Of course, Chabot airs that fallacy/alarm a few times in her brief article. She also writes that a repeal "renews the gay marriage debate and provides opponents with fresh fodder only months before voters decide who to send to Beacon Hill."

Maybe she didn't get the news when she was still in Lowell or she hasn't been paying attention in Beantown. SSM is the law of the commonwealth. It's settled. The last gasp was the failure to get an amendment to halt it put on the ballot. There's no extra innings, no two-out-of-three, no mulligan here.

Instead of renewing a dead debate, the long overdue repeal means another colossal failure of the MFI and MR dwindling party of anti-gay/anti-marriage equality folk. They have sworn their minions will sway the hearts and minds of the Senators, and now the Reps. Every issue they take up, testify on and lobby for, they lose worse than the previous one.

Moreover, the repeal will undercut such groups' ability to raise funds from the confused and gullible. Cynics comment that the only reason they keep up the semblance of a battle is the donations (their execs' salaries). Maybe that's so and if it is, they have a friend and PR agent in Chabot.

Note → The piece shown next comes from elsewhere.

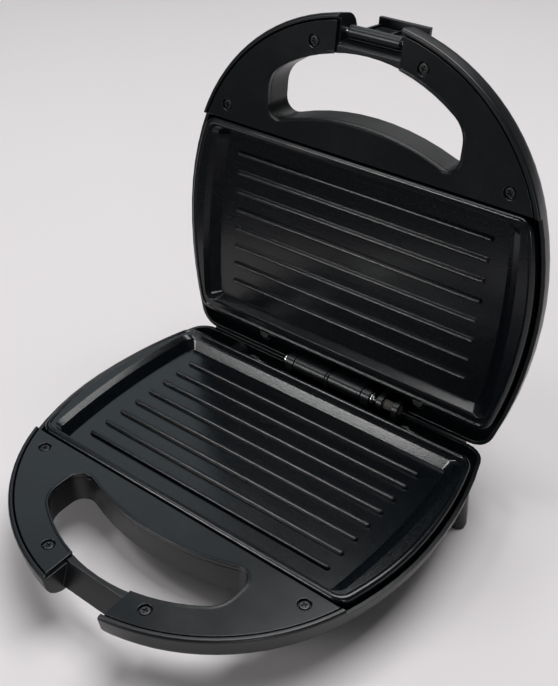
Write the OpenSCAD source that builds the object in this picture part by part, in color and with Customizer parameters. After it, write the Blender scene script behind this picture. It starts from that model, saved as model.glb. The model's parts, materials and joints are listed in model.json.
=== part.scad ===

You'd think she should have looked at their pattern of failure and cut bait with these trash fish. I'm not at all sure they have another sensationalist issue after this one. For the Herald, that's no matter. There will be others.

Is there any way to get Kim back?

Evening Followup: The MFI folk must love Chabot. They cited and paraphrased her 1913-laws piece, down to "disgruntled" and her anonymous quotes in their email blast late yesterday. She'll move beyond MFI when they are no longer useful, but at least short term, they're BFF.